_GOAL_: Reproduce precisely the lines of the listing below, starting with the line that contains "berries = [(radius, centre, fork)" and stopping after the line that contains "return (*linear, 1.0)"; include nothing else.
+++
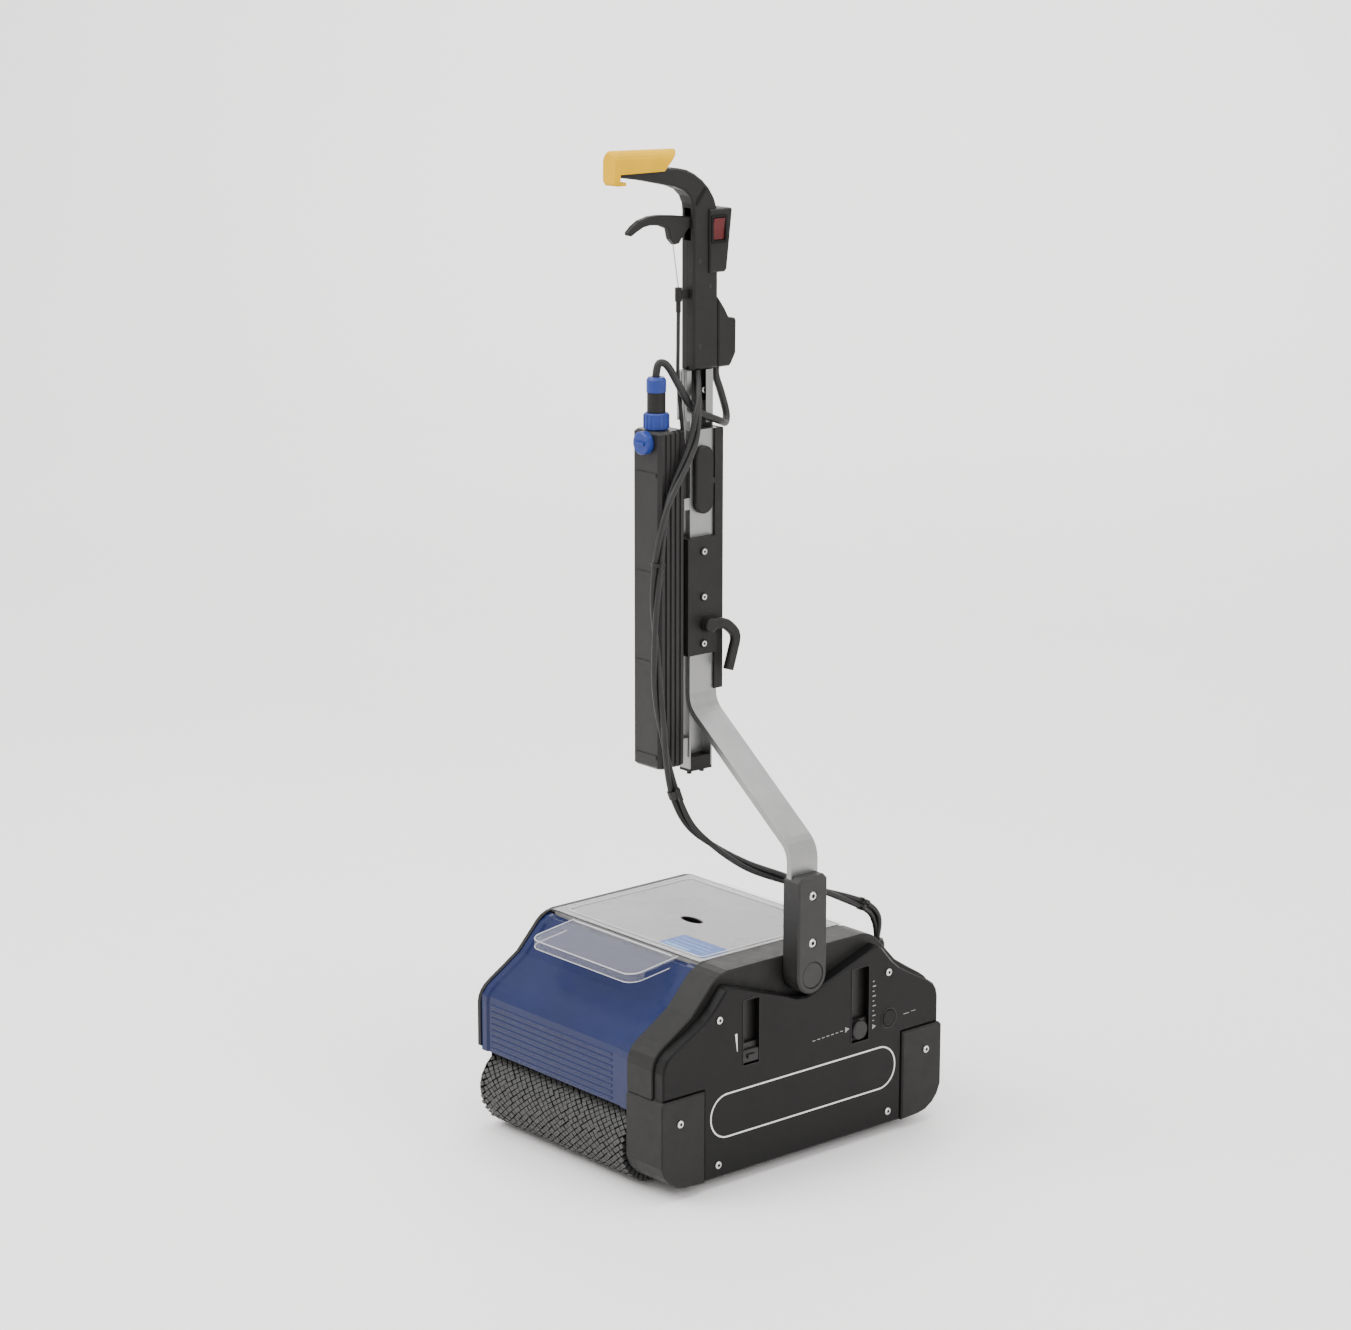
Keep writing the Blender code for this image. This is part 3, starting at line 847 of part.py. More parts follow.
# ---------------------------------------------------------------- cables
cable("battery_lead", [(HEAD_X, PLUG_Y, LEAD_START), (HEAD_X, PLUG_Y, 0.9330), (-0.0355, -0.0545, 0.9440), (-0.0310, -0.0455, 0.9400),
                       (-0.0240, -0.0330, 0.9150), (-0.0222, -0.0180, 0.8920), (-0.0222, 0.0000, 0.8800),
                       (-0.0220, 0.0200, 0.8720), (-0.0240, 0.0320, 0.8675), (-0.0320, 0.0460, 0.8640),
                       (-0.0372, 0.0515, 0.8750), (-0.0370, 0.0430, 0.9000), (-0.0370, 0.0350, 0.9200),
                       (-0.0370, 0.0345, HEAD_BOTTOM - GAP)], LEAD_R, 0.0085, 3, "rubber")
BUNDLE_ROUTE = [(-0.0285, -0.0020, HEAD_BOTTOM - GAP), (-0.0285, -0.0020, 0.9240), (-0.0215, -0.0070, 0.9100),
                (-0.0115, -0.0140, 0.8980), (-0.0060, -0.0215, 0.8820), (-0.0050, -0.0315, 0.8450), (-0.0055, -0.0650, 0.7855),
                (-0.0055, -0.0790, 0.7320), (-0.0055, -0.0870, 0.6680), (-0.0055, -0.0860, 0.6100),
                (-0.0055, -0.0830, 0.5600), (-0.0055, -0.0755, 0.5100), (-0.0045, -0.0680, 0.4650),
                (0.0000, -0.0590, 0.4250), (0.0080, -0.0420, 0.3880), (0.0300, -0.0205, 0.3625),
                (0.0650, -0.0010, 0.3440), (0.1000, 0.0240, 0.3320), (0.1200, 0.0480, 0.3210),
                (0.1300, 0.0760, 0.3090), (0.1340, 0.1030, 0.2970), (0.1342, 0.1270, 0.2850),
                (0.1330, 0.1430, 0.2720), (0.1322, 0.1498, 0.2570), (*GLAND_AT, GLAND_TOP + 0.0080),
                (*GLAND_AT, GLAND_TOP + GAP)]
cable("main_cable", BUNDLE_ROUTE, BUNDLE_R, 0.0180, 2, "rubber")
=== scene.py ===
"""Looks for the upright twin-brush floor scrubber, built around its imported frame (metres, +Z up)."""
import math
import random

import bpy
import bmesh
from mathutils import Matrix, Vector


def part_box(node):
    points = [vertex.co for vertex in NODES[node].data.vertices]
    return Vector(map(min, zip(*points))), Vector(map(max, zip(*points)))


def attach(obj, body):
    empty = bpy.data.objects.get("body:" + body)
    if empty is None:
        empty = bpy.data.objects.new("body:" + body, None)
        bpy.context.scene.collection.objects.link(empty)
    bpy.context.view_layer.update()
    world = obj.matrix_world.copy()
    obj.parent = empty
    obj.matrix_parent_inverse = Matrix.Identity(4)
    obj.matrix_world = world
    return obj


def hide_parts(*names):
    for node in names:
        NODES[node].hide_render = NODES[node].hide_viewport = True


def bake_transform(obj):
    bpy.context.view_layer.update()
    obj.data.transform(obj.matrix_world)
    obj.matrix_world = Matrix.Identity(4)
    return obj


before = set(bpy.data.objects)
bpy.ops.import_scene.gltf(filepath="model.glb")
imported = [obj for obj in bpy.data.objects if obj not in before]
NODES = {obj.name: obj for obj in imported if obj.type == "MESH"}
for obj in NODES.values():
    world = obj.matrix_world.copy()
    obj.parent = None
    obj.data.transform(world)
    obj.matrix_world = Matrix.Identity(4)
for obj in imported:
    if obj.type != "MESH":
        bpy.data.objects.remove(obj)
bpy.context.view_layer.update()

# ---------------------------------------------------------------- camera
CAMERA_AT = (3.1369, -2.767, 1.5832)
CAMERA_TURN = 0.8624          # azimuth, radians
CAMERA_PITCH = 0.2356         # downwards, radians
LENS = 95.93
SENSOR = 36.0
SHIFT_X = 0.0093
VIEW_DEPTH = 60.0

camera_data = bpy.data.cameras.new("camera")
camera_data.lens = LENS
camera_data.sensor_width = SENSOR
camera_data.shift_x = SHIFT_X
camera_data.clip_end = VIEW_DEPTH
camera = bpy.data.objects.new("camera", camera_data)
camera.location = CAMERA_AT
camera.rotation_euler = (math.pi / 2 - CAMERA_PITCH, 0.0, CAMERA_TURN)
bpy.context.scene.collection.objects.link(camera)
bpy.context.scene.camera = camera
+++
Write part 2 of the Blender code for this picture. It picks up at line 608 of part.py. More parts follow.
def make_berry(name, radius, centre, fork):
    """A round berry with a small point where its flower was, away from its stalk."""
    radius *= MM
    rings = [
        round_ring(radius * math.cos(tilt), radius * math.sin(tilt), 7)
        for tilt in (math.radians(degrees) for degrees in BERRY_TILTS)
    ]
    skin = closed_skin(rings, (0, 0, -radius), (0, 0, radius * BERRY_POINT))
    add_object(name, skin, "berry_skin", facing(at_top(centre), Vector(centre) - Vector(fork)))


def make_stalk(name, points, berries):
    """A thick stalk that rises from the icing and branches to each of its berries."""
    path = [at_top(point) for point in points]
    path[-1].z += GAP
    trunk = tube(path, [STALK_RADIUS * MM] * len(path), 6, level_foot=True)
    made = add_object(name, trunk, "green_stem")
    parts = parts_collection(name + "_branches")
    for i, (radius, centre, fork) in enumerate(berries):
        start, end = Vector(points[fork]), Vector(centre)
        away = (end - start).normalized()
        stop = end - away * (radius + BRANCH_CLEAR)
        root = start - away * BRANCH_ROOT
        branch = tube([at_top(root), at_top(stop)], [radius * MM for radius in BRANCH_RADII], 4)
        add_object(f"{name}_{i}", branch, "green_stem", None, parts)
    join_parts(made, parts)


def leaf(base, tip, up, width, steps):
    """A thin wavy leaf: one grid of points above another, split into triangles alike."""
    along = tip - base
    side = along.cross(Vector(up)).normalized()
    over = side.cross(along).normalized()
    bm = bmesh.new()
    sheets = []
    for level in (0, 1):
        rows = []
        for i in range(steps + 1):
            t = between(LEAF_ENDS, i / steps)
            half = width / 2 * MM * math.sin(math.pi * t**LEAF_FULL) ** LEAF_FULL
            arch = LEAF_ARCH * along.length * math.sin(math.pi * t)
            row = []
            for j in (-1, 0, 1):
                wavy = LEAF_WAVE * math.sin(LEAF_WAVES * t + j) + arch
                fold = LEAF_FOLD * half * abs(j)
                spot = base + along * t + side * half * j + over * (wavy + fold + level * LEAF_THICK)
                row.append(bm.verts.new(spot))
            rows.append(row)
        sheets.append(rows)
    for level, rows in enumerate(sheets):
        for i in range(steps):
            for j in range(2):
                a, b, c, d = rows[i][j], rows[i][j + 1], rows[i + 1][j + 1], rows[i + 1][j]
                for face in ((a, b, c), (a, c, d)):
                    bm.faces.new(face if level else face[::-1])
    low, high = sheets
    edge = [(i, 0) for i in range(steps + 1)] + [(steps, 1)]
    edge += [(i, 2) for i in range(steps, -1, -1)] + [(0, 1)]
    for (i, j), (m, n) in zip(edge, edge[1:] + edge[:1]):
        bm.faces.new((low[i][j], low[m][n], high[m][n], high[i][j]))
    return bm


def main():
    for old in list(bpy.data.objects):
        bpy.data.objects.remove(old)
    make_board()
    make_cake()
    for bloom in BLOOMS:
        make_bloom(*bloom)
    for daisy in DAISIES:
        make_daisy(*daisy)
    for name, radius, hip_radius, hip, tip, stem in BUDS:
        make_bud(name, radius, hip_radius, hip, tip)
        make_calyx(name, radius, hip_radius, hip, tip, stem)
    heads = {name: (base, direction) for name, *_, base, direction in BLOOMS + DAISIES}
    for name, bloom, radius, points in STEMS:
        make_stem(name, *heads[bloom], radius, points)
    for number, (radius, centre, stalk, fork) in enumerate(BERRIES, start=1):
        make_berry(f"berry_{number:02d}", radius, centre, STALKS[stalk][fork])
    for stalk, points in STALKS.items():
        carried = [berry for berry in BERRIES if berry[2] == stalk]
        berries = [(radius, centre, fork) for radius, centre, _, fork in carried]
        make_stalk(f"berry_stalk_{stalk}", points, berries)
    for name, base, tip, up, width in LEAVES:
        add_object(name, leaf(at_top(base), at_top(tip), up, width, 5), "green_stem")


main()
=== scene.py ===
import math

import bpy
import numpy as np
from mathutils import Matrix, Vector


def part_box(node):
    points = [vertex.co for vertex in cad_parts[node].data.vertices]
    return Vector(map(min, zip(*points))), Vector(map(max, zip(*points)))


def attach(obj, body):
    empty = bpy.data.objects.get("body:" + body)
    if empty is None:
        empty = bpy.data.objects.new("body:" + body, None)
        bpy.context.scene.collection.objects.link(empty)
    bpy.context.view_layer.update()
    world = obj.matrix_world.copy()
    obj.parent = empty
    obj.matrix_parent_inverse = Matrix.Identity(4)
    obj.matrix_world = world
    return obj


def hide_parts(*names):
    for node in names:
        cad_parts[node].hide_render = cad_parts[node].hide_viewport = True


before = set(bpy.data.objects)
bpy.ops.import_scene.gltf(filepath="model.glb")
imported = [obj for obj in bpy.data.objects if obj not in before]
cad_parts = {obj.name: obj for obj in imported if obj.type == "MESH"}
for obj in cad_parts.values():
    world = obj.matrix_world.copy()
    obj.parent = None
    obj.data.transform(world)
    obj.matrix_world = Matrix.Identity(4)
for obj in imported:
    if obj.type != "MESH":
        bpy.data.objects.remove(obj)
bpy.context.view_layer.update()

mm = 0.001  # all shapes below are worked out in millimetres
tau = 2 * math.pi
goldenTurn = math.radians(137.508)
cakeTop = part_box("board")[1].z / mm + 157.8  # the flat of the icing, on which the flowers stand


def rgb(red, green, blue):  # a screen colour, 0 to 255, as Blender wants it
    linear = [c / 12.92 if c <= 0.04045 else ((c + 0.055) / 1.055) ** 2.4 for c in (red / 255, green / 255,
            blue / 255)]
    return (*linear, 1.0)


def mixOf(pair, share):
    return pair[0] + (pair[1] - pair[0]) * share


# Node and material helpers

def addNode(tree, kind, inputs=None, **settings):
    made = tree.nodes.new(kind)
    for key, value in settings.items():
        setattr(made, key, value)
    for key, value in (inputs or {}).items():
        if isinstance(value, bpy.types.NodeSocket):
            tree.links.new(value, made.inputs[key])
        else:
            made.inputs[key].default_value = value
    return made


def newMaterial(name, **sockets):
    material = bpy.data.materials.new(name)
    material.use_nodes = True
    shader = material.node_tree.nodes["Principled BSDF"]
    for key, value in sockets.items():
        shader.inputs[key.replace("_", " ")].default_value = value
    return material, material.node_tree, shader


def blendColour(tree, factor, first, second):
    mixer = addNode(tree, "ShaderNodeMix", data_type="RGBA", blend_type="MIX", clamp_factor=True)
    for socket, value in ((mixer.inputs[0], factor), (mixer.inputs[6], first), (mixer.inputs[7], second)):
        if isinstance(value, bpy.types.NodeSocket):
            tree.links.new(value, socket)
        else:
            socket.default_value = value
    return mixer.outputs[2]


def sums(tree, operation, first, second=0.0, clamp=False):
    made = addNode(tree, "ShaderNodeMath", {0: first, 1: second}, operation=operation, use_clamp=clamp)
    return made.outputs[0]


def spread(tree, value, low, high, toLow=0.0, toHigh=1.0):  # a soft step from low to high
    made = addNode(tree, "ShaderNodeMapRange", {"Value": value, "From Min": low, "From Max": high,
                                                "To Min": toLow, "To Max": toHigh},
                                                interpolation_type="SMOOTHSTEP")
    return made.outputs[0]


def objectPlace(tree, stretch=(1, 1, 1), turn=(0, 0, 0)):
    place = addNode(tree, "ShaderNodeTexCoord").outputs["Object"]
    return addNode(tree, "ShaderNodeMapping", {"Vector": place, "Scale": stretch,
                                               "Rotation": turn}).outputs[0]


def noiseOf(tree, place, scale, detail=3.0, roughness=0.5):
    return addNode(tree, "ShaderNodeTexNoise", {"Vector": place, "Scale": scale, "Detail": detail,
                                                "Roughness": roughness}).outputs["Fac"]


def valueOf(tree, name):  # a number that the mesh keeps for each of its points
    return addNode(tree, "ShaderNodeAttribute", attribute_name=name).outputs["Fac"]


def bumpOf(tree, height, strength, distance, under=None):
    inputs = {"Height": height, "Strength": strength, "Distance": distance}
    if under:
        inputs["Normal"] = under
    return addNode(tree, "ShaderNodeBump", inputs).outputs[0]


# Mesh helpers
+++
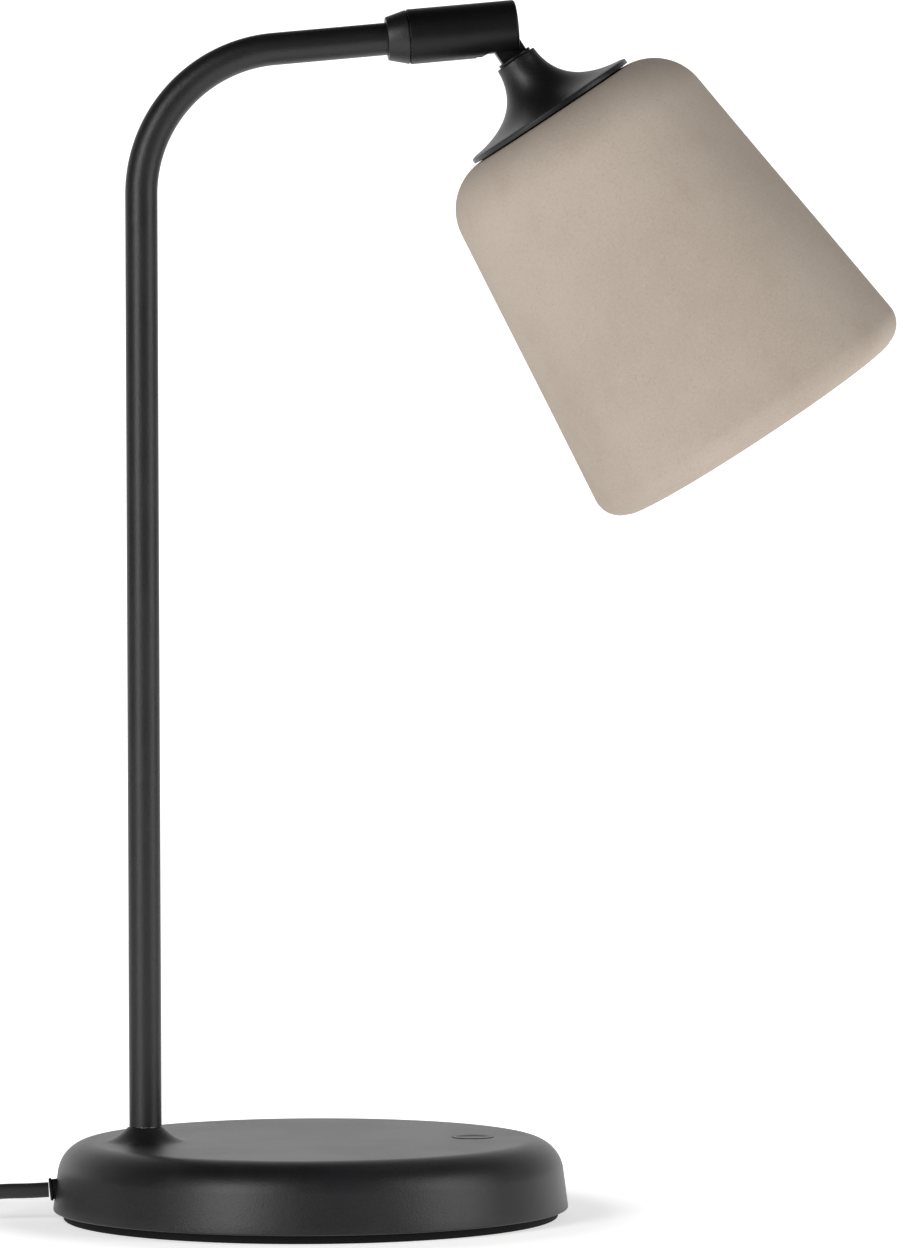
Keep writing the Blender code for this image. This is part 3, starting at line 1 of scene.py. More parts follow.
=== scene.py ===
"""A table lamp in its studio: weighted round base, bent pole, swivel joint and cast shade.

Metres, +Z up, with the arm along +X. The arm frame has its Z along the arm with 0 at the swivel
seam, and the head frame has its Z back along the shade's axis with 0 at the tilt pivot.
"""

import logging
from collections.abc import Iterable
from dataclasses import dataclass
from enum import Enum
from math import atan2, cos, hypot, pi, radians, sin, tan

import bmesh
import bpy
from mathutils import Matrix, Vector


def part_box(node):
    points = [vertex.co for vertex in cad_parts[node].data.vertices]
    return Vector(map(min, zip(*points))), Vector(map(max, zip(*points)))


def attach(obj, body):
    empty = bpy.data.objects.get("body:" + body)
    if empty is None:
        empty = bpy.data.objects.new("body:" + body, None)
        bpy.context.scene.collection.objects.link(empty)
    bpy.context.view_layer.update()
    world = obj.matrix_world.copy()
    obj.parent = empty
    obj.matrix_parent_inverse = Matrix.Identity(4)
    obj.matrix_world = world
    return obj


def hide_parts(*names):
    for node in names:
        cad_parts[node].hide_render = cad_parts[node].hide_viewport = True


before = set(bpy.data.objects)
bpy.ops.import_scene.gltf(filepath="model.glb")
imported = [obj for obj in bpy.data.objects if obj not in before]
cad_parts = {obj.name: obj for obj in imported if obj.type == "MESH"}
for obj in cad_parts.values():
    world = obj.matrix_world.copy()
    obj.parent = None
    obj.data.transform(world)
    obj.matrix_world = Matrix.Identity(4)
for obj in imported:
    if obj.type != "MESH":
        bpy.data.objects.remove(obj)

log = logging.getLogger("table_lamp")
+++
_REPLY_:
        berries = [(radius, centre, fork) for radius, centre, _, fork in carried]
        make_stalk(f"berry_stalk_{stalk}", points, berries)
    for name, base, tip, up, width in LEAVES:
        add_object(name, leaf(at_top(base), at_top(tip), up, width, 5), "green_stem")


main()
=== scene.py ===
import math

import bpy
import numpy as np
from mathutils import Matrix, Vector


def part_box(node):
    points = [vertex.co for vertex in cad_parts[node].data.vertices]
    return Vector(map(min, zip(*points))), Vector(map(max, zip(*points)))


def attach(obj, body):
    empty = bpy.data.objects.get("body:" + body)
    if empty is None:
        empty = bpy.data.objects.new("body:" + body, None)
        bpy.context.scene.collection.objects.link(empty)
    bpy.context.view_layer.update()
    world = obj.matrix_world.copy()
    obj.parent = empty
    obj.matrix_parent_inverse = Matrix.Identity(4)
    obj.matrix_world = world
    return obj


def hide_parts(*names):
    for node in names:
        cad_parts[node].hide_render = cad_parts[node].hide_viewport = True


before = set(bpy.data.objects)
bpy.ops.import_scene.gltf(filepath="model.glb")
imported = [obj for obj in bpy.data.objects if obj not in before]
cad_parts = {obj.name: obj for obj in imported if obj.type == "MESH"}
for obj in cad_parts.values():
    world = obj.matrix_world.copy()
    obj.parent = None
    obj.data.transform(world)
    obj.matrix_world = Matrix.Identity(4)
for obj in imported:
    if obj.type != "MESH":
        bpy.data.objects.remove(obj)
bpy.context.view_layer.update()

mm = 0.001  # all shapes below are worked out in millimetres
tau = 2 * math.pi
goldenTurn = math.radians(137.508)
cakeTop = part_box("board")[1].z / mm + 157.8  # the flat of the icing, on which the flowers stand


def rgb(red, green, blue):  # a screen colour, 0 to 255, as Blender wants it
    linear = [c / 12.92 if c <= 0.04045 else ((c + 0.055) / 1.055) ** 2.4 for c in (red / 255, green / 255,
            blue / 255)]
    return (*linear, 1.0)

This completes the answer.